Danson argued at a Federal Court of Appeal hearing in February – not aimed specifically and singularly at Bernardo but also the cases of cop-killers Craig Munro and Clinton Gayle – that victims’ families should be entitled to access information available to parole board members: psychological assessments, discipline history, education, visitors, common-law unions, progress reports. All are withheld from the public. It’s unclear when a ruling will be rendered but Danson has knocked his head against this anvil many times over the years.

Public Safety Minister Marco Mendicino, who apparently didn’t even know about Bernardo’s transfer, released a statement on Friday calling the move “shocking and incomprehensible,” vowing to address the decision-making process with Corrections Commissioner Anne Kelly.

The secrecy makes everything worse. Courts are supposed to be open with information available to everyone. That’s a fundamental premise of the judicial system. But courts – and the federal government – have taken the view, citing old case law, that parole hearings are not quasi-judicial proceedings; they’re “inquisitorial and nonadversarial.”

“We believe the hearings are public institutions carried out in public and the public has the same rights as they would in any other court,” Danson said.

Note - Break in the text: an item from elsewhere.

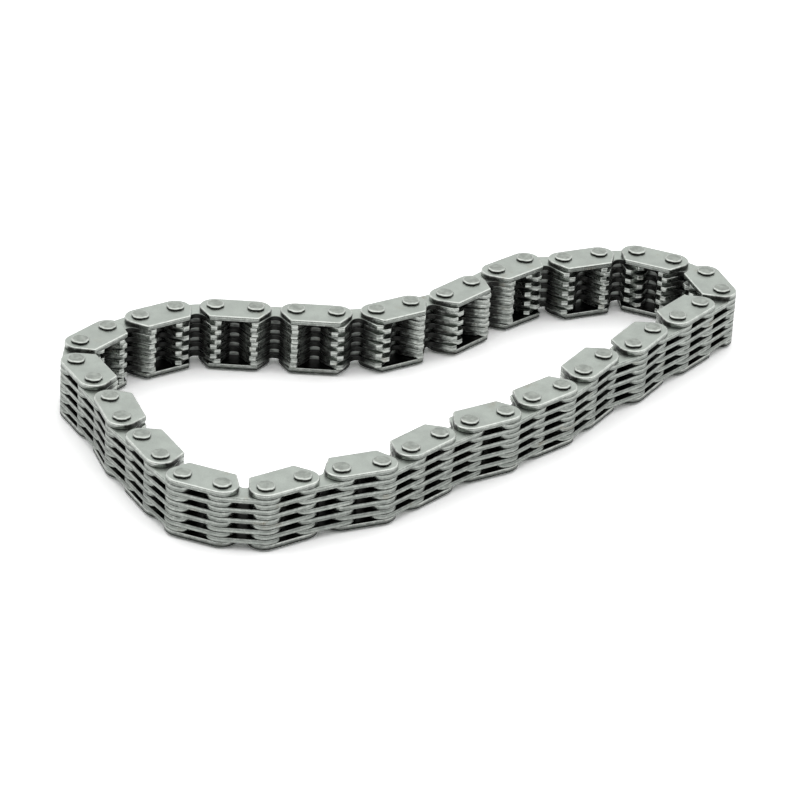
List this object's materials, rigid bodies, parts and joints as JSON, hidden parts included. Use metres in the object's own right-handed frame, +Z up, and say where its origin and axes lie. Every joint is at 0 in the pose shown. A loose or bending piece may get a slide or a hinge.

In the matter of Bernardo: “When you are designated a dangerous offender and convicted to life imprisonment for two murders, there’s a punishment factor as well. The punishment factor is not just not being eligible for parole for 25 years and then you have it, as he’s tried for the last four years unsuccessfully. But that the rights and freedoms of people like (Bernardo) should be the rights and freedoms that exist in a maximum-security federal penitentiary.

“This guy doesn’t deserve less restrictions that he’ll get in medium security. He should be spending the rest of his life in a maximum-security federal penitentiary. That was part of the punishment.”

Bernardo is asking – and indeed, has somewhat already secured – relief from the full consequences of his life sentence and dangerous offender status.

He deserves not a smidge of deliverance.